* Problem description: From the entries that follow, gather each line holding the word "frame".

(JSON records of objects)
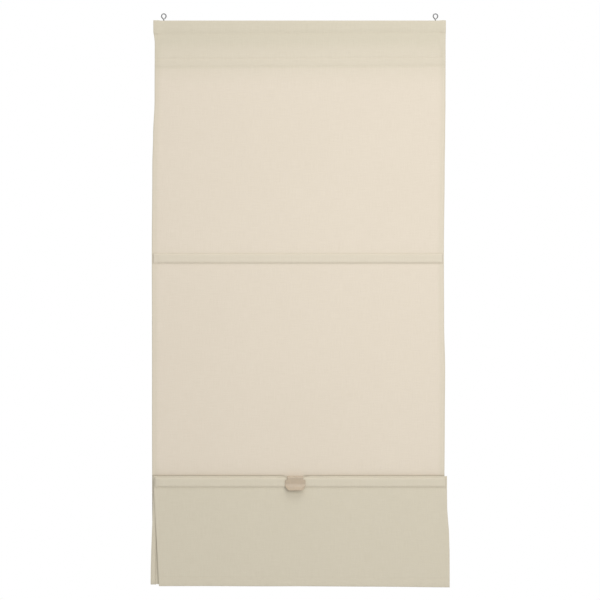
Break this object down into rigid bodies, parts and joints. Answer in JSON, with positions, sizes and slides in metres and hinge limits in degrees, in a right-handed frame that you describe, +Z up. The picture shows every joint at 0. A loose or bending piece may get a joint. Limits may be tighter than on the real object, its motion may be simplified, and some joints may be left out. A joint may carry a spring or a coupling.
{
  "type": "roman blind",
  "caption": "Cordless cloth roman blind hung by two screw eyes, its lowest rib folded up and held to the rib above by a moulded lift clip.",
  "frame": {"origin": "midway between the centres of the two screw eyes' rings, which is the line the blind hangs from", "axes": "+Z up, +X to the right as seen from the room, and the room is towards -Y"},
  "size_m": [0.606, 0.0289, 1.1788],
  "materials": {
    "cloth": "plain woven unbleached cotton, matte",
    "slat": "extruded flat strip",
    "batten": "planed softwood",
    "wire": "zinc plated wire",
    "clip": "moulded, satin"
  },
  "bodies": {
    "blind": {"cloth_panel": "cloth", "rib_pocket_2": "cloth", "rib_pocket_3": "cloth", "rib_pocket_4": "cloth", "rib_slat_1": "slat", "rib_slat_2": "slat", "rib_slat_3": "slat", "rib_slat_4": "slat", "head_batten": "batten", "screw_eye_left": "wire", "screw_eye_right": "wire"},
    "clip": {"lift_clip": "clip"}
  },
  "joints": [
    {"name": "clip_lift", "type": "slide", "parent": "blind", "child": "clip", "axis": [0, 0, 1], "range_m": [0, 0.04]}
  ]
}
* * *
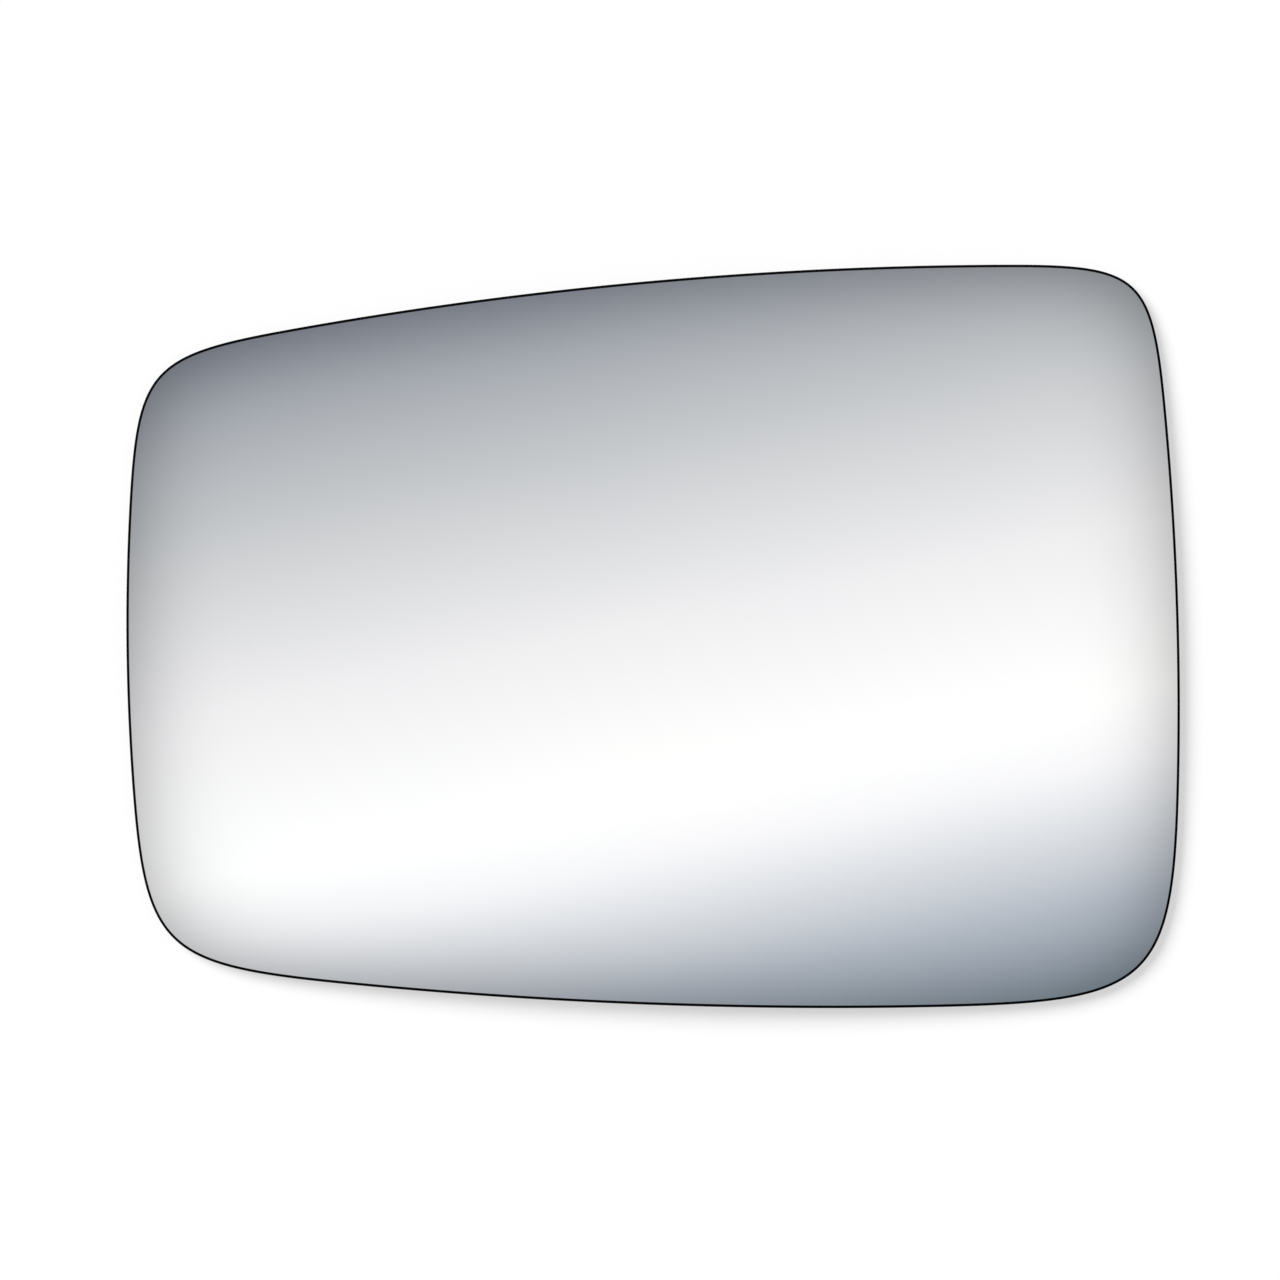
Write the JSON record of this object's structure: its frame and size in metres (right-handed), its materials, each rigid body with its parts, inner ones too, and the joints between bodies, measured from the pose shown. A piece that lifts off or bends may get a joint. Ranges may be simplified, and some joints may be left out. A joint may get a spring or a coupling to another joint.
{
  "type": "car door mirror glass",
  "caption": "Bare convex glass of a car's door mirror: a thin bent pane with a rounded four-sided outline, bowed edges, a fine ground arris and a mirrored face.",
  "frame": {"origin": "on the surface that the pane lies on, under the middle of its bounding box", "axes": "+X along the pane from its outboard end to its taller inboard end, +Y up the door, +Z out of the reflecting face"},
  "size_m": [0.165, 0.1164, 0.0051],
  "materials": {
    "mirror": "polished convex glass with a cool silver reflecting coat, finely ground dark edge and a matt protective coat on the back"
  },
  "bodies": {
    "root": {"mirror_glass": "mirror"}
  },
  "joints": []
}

* Solution:
Break this object down into rigid bodies, parts and joints. Answer in JSON, with positions, sizes and slides in metres and hinge limits in degrees, in a right-handed frame that you describe, +Z up. The picture shows every joint at 0. A loose or bending piece may get a joint. Limits may be tighter than on the real object, its motion may be simplified, and some joints may be left out. A joint may carry a spring or a coupling.
  "frame": {"origin": "midway between the centres of the two screw eyes' rings, which is the line the blind hangs from", "axes": "+Z up, +X to the right as seen from the room, and the room is towards -Y"},
Write the JSON record of this object's structure: its frame and size in metres (right-handed), its materials, each rigid body with its parts, inner ones too, and the joints between bodies, measured from the pose shown. A piece that lifts off or bends may get a joint. Ranges may be simplified, and some joints may be left out. A joint may get a spring or a coupling to another joint.
  "frame": {"origin": "on the surface that the pane lies on, under the middle of its bounding box", "axes": "+X along the pane from its outboard end to its taller inboard end, +Y up the door, +Z out of the reflecting face"},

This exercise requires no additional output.